Wednesday 9 February 2011

Latest piece for Wonderlance

Forgive, again, the self-indulgence, but my latest bit for Wonderlance has just come out, here:


For anybody unfortunate enough to miss it, Wonders of the Solar System was the best thing on TV last year by a country mile, and its follow-up is coming out soon. I urge everybody to watch it, it's a truly eye-opening and humbling experience to realise how genuinely insignificant we are.

Friday 4 February 2011

I couldn't make this up

This is going to sound like a long-winded joke, but I swear this entry relates a genuine event. On my way to work this afternoon, at Imperial Wharf, a bloke (I assume it was a bloke) boarded the train in a full gorilla outfit, full headgear, the works. He also had on a boiler-suit type all black one-piece over the top, from the sleeves of which poked the fur of the gorilla suit arms, like some kind of bizarrely over the top return cuffs. On top of that he had a normal coat, a rucksack and a shopping bag. I assumed he was going to busk for our money, but no. He just took a place on the train like every other commuter and stood there in silence.
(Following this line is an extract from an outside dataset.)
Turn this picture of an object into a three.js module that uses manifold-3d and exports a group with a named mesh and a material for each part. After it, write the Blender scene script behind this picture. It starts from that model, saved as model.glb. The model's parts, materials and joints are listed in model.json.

The three kids on the carriage stared at him openly, but this is London after all, so everybody else on the carriage, after an initial sidelong glance, continued with their reading/conversation as if there were absolutely nothing out of the ordinary. The two girls sitting next to me did not even break their conversation to remark upon him.

He got off at Shepherd's Bush, passed through the barrier with an Oyster card and then lumbered off in the direction of Shepherd's Bush Green. I have absolutely no idea what business he may have been going about, and for all I know that may have just been a wardrobe choice made necessary due to everything else being in the wash.